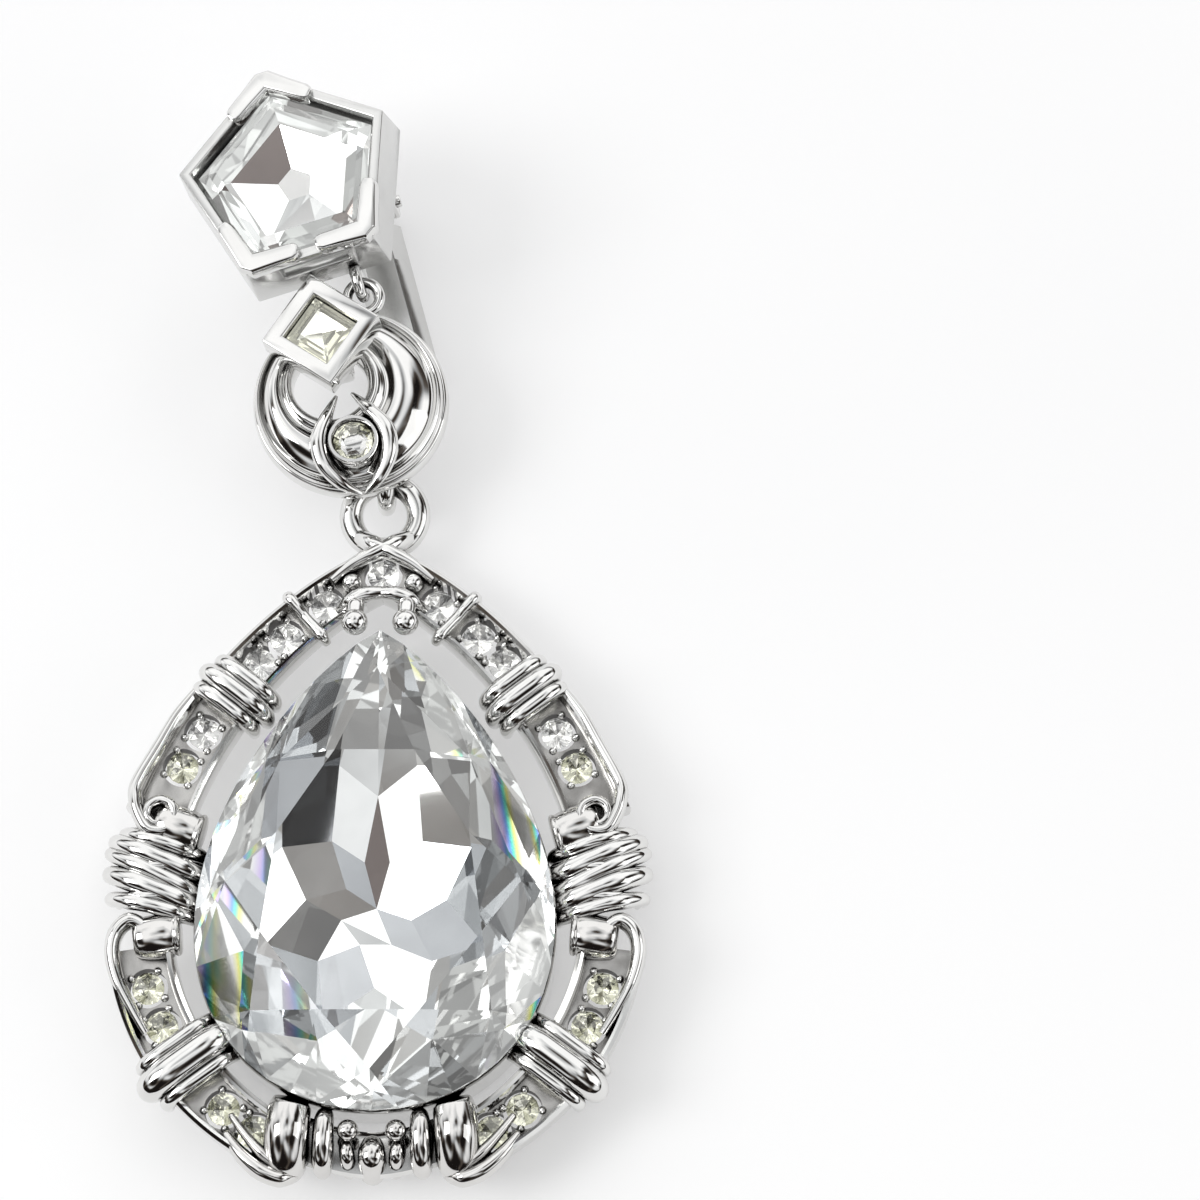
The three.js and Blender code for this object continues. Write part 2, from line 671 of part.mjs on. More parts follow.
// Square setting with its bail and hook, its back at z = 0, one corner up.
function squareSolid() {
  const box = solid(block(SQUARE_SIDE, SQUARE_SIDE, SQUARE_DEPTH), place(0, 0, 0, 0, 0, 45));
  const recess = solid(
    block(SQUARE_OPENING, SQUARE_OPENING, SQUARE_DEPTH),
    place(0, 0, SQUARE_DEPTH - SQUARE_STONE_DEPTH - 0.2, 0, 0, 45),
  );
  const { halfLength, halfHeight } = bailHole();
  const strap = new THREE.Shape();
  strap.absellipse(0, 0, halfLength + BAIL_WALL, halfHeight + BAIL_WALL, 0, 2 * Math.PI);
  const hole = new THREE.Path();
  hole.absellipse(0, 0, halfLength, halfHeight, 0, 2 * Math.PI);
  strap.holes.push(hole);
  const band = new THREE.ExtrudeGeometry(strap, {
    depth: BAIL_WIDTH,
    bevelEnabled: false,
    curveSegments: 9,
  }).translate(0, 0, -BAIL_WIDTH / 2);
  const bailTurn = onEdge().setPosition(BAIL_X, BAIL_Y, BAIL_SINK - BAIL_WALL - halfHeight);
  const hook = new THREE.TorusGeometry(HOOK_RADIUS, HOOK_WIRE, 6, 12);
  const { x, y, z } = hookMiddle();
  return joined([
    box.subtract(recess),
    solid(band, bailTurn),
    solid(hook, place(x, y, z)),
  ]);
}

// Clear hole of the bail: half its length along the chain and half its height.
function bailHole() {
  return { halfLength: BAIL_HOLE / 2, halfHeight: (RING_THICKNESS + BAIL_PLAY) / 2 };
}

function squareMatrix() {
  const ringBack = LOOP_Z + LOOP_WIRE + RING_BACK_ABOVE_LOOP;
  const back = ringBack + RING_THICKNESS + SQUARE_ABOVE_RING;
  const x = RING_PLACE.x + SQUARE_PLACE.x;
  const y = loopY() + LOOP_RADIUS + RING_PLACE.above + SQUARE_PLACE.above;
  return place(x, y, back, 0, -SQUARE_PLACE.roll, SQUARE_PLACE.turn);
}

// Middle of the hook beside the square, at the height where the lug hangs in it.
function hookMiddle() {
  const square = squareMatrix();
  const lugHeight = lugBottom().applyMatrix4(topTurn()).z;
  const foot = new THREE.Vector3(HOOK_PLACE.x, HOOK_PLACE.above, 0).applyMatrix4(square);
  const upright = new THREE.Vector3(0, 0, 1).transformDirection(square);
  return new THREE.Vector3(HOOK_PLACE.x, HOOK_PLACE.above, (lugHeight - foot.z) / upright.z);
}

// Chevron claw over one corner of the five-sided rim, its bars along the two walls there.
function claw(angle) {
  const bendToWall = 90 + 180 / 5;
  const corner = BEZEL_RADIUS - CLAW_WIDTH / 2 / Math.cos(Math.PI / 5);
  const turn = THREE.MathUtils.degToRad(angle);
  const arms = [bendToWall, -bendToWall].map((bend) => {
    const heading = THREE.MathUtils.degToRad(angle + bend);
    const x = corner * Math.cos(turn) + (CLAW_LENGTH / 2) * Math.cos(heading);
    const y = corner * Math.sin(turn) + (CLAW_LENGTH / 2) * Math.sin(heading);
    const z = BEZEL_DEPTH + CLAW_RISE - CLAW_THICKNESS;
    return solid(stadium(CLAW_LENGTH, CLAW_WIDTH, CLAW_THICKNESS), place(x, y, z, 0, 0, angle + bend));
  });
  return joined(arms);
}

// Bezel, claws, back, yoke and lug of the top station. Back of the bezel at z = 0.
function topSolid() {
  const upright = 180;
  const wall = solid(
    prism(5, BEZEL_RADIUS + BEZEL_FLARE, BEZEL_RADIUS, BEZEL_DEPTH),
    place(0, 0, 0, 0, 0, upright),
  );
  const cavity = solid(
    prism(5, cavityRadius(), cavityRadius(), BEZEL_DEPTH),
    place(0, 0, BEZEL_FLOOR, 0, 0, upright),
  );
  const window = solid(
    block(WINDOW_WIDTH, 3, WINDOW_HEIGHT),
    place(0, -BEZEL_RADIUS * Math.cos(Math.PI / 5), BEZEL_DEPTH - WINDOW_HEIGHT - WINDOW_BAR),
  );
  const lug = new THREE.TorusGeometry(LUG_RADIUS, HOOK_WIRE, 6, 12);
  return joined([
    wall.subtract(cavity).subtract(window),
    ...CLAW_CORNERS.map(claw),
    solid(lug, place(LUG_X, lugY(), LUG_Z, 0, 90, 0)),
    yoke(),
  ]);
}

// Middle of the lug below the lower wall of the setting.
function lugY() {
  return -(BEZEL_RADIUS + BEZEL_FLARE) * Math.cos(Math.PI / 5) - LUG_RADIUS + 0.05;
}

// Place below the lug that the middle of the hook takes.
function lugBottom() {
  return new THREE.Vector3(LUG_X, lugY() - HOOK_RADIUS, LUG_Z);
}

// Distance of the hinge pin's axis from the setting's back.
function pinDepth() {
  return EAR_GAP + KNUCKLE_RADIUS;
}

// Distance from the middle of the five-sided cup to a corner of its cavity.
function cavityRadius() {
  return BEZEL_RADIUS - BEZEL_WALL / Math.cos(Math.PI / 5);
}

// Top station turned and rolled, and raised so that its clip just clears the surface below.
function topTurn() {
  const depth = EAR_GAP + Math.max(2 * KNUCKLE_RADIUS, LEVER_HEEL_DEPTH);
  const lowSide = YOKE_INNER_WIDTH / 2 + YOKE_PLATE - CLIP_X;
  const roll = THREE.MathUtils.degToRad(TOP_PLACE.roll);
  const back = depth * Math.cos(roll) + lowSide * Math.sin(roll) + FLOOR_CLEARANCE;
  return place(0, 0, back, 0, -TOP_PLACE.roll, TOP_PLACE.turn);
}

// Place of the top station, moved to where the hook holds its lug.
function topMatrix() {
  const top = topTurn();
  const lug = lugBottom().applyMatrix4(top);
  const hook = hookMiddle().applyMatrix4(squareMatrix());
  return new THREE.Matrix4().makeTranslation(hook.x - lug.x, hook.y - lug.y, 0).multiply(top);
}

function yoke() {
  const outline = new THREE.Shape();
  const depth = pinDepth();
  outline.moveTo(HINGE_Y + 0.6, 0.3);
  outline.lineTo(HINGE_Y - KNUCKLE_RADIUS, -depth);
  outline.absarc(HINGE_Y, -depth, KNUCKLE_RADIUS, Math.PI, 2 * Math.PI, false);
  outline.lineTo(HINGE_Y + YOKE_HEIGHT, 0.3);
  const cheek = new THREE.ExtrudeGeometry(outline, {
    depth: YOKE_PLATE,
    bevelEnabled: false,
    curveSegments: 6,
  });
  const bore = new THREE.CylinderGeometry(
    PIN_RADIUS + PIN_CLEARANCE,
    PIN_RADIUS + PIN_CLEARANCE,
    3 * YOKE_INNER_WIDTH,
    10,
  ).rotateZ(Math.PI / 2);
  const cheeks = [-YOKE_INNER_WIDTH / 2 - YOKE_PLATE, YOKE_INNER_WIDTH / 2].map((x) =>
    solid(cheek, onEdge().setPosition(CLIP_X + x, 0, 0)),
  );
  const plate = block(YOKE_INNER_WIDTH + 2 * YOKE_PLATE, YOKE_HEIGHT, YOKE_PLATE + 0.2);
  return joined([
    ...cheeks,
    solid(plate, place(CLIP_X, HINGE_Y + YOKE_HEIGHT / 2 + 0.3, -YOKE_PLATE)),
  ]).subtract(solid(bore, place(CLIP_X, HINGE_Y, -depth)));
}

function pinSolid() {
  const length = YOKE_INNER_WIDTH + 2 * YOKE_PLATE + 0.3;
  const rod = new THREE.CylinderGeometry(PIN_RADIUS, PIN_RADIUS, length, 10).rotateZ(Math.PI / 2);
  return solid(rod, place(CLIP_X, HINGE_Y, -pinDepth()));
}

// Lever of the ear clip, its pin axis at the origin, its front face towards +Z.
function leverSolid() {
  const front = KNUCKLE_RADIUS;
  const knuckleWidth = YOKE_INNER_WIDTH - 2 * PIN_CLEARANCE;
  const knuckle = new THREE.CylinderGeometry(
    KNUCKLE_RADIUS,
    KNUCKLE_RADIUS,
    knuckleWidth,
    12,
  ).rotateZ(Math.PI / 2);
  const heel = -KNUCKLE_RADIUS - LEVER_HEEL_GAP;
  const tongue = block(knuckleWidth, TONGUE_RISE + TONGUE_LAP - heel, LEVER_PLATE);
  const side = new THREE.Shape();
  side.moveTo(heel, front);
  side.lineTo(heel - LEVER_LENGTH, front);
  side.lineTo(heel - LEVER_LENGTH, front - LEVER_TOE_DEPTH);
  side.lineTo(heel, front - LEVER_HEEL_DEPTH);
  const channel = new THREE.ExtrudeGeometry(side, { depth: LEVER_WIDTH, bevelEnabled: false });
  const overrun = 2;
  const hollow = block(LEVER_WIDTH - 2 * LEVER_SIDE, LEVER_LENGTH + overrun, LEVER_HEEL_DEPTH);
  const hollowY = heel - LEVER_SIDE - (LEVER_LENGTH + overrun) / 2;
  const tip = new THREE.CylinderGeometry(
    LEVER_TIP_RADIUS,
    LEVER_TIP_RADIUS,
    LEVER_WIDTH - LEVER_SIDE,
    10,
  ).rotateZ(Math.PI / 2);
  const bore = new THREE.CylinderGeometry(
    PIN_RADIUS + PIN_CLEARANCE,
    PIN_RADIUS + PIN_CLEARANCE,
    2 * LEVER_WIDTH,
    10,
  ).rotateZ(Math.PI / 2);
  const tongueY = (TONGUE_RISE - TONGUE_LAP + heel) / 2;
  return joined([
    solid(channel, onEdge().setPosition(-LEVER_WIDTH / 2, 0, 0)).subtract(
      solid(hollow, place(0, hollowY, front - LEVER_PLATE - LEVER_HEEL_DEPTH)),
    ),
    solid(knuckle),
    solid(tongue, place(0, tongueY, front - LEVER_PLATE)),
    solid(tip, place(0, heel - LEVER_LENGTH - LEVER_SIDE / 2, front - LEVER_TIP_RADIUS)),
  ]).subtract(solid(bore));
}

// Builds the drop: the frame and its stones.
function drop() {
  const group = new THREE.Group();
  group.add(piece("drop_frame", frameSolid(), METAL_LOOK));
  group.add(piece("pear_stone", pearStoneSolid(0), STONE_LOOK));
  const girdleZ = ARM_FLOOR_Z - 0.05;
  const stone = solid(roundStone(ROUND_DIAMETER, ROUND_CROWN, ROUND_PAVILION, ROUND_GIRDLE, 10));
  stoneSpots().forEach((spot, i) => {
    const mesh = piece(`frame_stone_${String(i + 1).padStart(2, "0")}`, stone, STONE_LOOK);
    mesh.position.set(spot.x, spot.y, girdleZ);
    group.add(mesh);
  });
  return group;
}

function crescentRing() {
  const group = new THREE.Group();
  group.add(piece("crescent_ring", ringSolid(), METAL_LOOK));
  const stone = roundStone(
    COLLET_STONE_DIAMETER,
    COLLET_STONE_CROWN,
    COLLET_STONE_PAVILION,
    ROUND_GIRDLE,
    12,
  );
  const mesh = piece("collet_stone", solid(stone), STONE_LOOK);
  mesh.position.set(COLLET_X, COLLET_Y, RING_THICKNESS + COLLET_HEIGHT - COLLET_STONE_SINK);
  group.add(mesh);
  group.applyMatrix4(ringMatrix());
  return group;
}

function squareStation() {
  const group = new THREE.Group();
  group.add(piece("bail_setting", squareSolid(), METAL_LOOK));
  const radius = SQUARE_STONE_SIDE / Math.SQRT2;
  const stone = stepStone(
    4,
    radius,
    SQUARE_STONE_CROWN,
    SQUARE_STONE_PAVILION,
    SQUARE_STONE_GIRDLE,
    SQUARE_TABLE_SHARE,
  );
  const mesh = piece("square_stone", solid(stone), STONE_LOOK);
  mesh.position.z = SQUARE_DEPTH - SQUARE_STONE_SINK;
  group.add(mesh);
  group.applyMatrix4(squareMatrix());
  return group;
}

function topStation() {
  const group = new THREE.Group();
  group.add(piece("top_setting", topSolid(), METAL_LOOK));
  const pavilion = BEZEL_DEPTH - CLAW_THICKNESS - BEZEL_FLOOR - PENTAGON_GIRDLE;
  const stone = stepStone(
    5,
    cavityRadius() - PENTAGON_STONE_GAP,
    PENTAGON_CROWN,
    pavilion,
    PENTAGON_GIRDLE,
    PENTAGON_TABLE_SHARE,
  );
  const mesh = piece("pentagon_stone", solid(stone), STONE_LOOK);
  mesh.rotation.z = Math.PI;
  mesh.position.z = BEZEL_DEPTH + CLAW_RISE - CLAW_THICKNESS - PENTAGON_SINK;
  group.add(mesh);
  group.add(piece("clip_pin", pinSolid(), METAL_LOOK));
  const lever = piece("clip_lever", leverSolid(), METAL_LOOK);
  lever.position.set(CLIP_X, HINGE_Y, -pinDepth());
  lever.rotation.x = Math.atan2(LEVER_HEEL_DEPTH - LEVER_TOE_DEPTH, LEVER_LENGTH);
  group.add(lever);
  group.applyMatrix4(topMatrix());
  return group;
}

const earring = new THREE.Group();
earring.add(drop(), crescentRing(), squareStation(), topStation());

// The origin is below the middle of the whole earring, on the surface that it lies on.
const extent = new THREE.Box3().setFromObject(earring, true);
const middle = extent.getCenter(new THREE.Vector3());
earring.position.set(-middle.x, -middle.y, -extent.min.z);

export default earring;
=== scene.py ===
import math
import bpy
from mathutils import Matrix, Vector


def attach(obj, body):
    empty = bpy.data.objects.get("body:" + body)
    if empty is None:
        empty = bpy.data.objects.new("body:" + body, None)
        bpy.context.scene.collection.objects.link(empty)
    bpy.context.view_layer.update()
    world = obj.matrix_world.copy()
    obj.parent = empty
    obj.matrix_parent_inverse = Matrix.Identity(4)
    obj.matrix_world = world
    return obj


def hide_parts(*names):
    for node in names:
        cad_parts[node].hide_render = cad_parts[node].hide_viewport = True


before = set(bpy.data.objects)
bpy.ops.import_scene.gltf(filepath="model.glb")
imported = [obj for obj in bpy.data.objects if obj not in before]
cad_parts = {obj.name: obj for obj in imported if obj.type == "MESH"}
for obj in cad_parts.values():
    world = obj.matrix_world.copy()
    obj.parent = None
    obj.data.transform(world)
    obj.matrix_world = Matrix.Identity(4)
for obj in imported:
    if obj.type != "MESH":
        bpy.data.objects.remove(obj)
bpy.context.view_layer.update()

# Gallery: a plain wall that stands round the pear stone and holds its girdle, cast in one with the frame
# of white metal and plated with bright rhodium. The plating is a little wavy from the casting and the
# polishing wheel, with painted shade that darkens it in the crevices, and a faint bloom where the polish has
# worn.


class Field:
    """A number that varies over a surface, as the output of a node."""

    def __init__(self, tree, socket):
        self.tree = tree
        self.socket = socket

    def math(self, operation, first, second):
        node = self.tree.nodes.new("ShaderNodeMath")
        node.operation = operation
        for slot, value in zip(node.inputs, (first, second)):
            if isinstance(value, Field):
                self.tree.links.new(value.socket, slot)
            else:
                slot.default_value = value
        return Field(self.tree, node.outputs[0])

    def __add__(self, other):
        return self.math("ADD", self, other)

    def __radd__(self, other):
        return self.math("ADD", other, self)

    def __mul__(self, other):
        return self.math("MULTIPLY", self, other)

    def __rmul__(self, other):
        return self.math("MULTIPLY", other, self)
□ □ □
## Prompt
Everything from the line containing "obj.matrix_world = world" to the end of the data above should be quoted exactly, please, both ends included, and nothing outside that span.

## Complete response
    obj.matrix_world = world
    return obj


def hide_parts(*names):
    for node in names:
        cad_parts[node].hide_render = cad_parts[node].hide_viewport = True


before = set(bpy.data.objects)
bpy.ops.import_scene.gltf(filepath="model.glb")
imported = [obj for obj in bpy.data.objects if obj not in before]
cad_parts = {obj.name: obj for obj in imported if obj.type == "MESH"}
for obj in cad_parts.values():
    world = obj.matrix_world.copy()
    obj.parent = None
    obj.data.transform(world)
    obj.matrix_world = Matrix.Identity(4)
for obj in imported:
    if obj.type != "MESH":
        bpy.data.objects.remove(obj)
bpy.context.view_layer.update()

# Gallery: a plain wall that stands round the pear stone and holds its girdle, cast in one with the frame
# of white metal and plated with bright rhodium. The plating is a little wavy from the casting and the
# polishing wheel, with painted shade that darkens it in the crevices, and a faint bloom where the polish has
# worn.


class Field:
    """A number that varies over a surface, as the output of a node."""

    def __init__(self, tree, socket):
        self.tree = tree
        self.socket = socket

    def math(self, operation, first, second):
        node = self.tree.nodes.new("ShaderNodeMath")
        node.operation = operation
        for slot, value in zip(node.inputs, (first, second)):
            if isinstance(value, Field):
                self.tree.links.new(value.socket, slot)
            else:
                slot.default_value = value
        return Field(self.tree, node.outputs[0])

    def __add__(self, other):
        return self.math("ADD", self, other)

    def __radd__(self, other):
        return self.math("ADD", other, self)

    def __mul__(self, other):
        return self.math("MULTIPLY", self, other)

    def __rmul__(self, other):
        return self.math("MULTIPLY", other, self)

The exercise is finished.